Define the data source of OceanBase CDC, which is a table named oders.
CREATE TABLE dwd_orders ( order_id BIGINT, order_user_id BIGINT, order_shop_id BIGINT, order_product_id VARCHAR, order_fee DECIMAL(20,2), order_updated_time TIMESTAMP(3), pay_id BIGINT, pay_create_time TIMESTAMP(3), PRIMARY KEY (order id) NOT ENFORCED ) WITH ( 'connector' = 'oceanbase-cdc', 'scan.startup.mode' = 'initial', 'username' = 'user@test_tenant', 'password' = 'pmsd', 'tenant-name' = 'test_tenant', 'database-name' = 'test_db', 'table-name' = 'orders', 'hostname' = '127.0.0.1', 'port' = '2881', 'rootserver-list' = '127.0.0.1:2882:2881', 'logproxy.host' = '127.0.0.1', 'logproxy.port' = '2983' );Use FlinkCDC to calculate the sales volume of each shop and write the data to a table in OceanBase Database to form a statistics layer for shop metrics.
CREATE TABLE dws_shops ( shop_id BIGINT, ds STRING, -- Total amount of payments made on the same day paid_buy_fee_sum DECIMAL(20, 2), PRIMARY KEY(shop_id,ds) NOT ENFORCED ) WITH ( 'connector' = 'jdbc', 'url' = 'jdbc:mysql://localhost:3306/mydatabase', 'table-name' = 'shops', 'username' = 'user@test_tenant', 'password' = 'pswd' );Read full data and incremental data from the dwd_orders table in real time, aggregate and process the data in real time, and then write the data to the dws_shops table in OceanBase Database.

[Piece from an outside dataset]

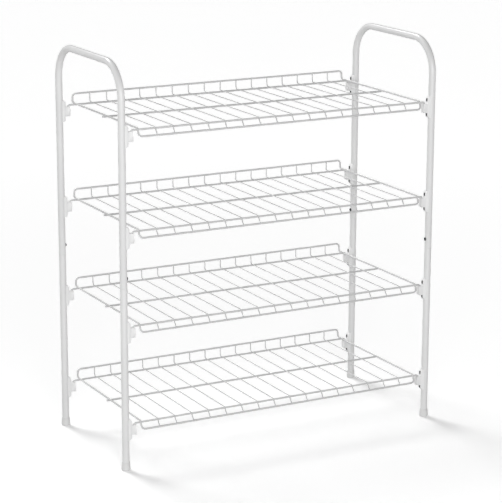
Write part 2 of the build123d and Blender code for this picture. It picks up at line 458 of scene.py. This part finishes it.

The dws_shops table can be read and processed by another Flink instance to form a result table for the next layer. In this way, you can build a layered real-time data warehouse.
INSERT INTO dws_shops SELECT order_shop_id, date_format(pay_create_time, 'yyyyMMdd') AS ds, -- Correct the date format SUM(order_fee) AS paid_buy_fee_sum FROM dwd_orders WHERE pay_id IS NOT NULL AND order_fee IS NOT NULL GROUP BY order_shop_id, date_format(pay_create_time, 'yyyyMMdd');
Considerations
After you import data, we recommend that you perform a major compaction to improve query performance.
Batch import
After you import data, perform a major compaction.
Real-time import
After you import data in real time, perform a major compaction. If the real-time import is continuous without a beginning or end and no manual major compaction is performed, the system automatically schedules a major compaction.